After all, Horatio Alger wasn't only a pedophile priest (which he very. much was), he also helped shape a whole mythology of work that dominates how the working class thinks about the world.
Another part of the radical worker agenda has to be holding our corporations and their supply chains legally accountable for all the crime and destruction they create around the world. I have articulated ideas around that too that I hope we can create.

bostonreview.net/class-inequali…
I also wrote a book about the horrors our corporations create globally. Let's stop this capitalist exploitation of the world's people. We can do it.
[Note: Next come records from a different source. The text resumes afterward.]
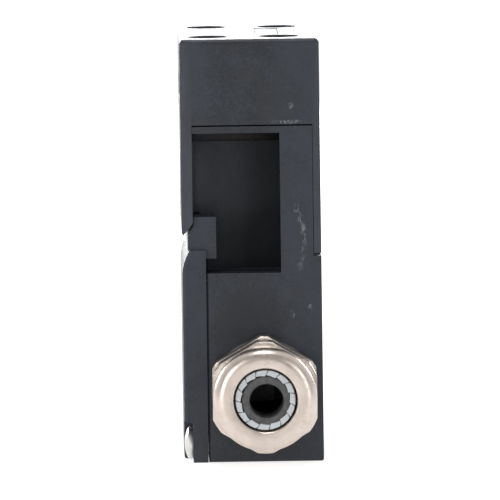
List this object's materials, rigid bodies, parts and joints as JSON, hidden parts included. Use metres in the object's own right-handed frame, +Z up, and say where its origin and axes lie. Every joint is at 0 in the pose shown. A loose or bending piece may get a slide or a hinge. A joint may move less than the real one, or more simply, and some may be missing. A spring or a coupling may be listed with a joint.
{
  "type": "tongue interlock switch",
  "caption": "Slim black plastic guard switch with a wrap-around head, side fixing pockets, a screwed terminal cover and a nickel cable gland; a tongue turns its cam and lifts the plunger.",
  "frame": {"origin": "middle of the housing's base, at the bottom", "axes": "+Z up to the top of the head, -Y out of the cover face, +Y out of the mounting face, +X out of the side with the cable gland"},
  "size_m": [0.0746, 0.0296, 0.09],
  "materials": {
    "black_thermoplastic": "fine matt mould texture",
    "dark_rubber": "smooth rubber",
    "plated_steel": "bright zinc or nickel plating",
    "brass": "plain rolled brass",
    "nickel_plated_brass": "turned and nickel plated",
    "grey_polyamide": "smooth moulding",
    "white_acetal": "smooth moulding",
    "cam_metal": "sintered steel",
    "grey_thermoset": "matt moulding"
  },
  "bodies": {
    "housing": {"housing": "black_thermoplastic", "head_cap": "black_thermoplastic", "head_gasket": "dark_rubber", "head_screws": "plated_steel", "tongue_guide": "plated_steel", "top_slot_plug": "black_thermoplastic", "terminal_cover": "black_thermoplastic", "cover_gasket": "dark_rubber", "cover_screws": "plated_steel", "cover_inserts": "brass", "gland_washer": "dark_rubber", "gland_body": "nickel_plated_brass", "gland_seal": "dark_rubber", "clamping_cage": "grey_polyamide", "dome_nut": "nickel_plated_brass", "blanking_plug": "black_thermoplastic", "blanking_plug_washer": "dark_rubber", "cam_bearings": "white_acetal", "plunger_spring": "plated_steel", "plunger_seal": "dark_rubber", "contact_block": "grey_thermoset", "fixed_contacts": "brass", "terminal_screws": "plated_steel", "terminal_clamps": "plated_steel"},
    "cam": {"cam_axle": "plated_steel", "coded_wheel": "cam_metal", "cam_discs": "cam_metal"},
    "plunger": {"plunger_yoke": "white_acetal", "contact_carrier": "white_acetal", "contact_bridges": "brass", "contact_springs": "plated_steel"}
  },
  "joints": [
    {"name": "cam_turn", "type": "hinge", "parent": "housing", "child": "cam", "pos_m": [0, -0.0012, 0.0735], "axis": [-1, 0, 0], "range_deg": [0, 60]},
    {"name": "plunger_lift", "type": "slide", "parent": "housing", "child": "plunger", "axis": [0, 0, 1], "range_m": [0, 0.003], "deforming": ["plunger_spring"]}
  ],
  "couplings": [
    {"joint": "cam_turn", "follows": "plunger_lift", "rad_per_m": 349.06}
  ]
}
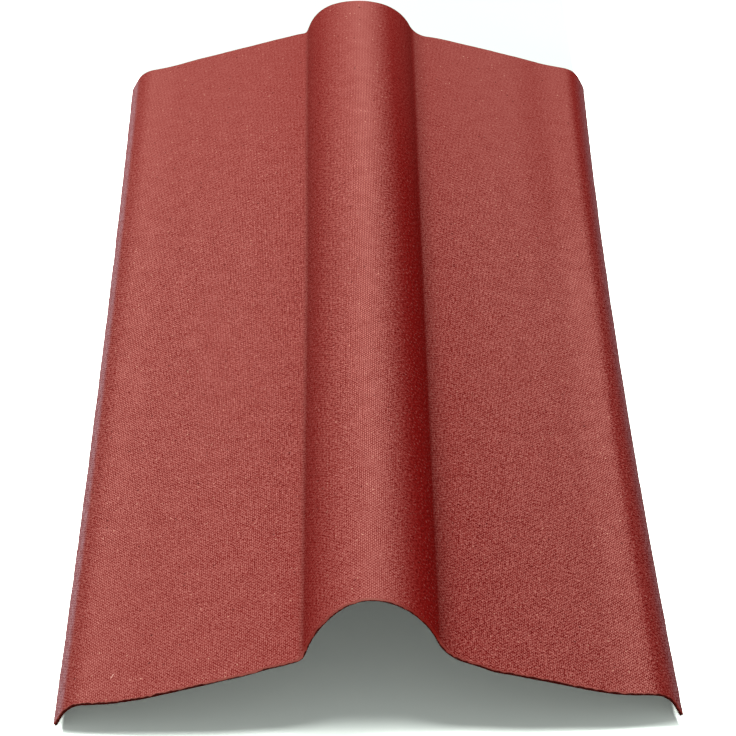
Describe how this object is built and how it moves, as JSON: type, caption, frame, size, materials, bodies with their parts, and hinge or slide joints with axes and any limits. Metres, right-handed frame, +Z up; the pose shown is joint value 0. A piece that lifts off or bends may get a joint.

It's easier than you think!

amazon.com/Out-Sight-Corp…
We also have to remember that the workers movement is also about the millions of us who are forced to work as prisoners for little to no money, which also undermines the wage market for the rest of us. It's wrong and it's racist. I wrote about that here.

nytimes.com/2018/08/30/opi…
Talking about solidarity and revolution and all that is good and all, but we also have to get serious about fighting for a different economy, one that we can articulate in real policy and one that takes power from the capitalists and returns it to us.
Unfortunately, I need to get back to lecture writing (oh boy!) but let me close by saying how much I appreciate @thenewpress working with me on this. They publish so many great books. You should buy some of them!
And I will be back with my labor history tweet threads as well, which I think is an interesting to way to take this garbage technology that helped elect Donald Trump and turn it into something useful for people as they figure out how to fight back.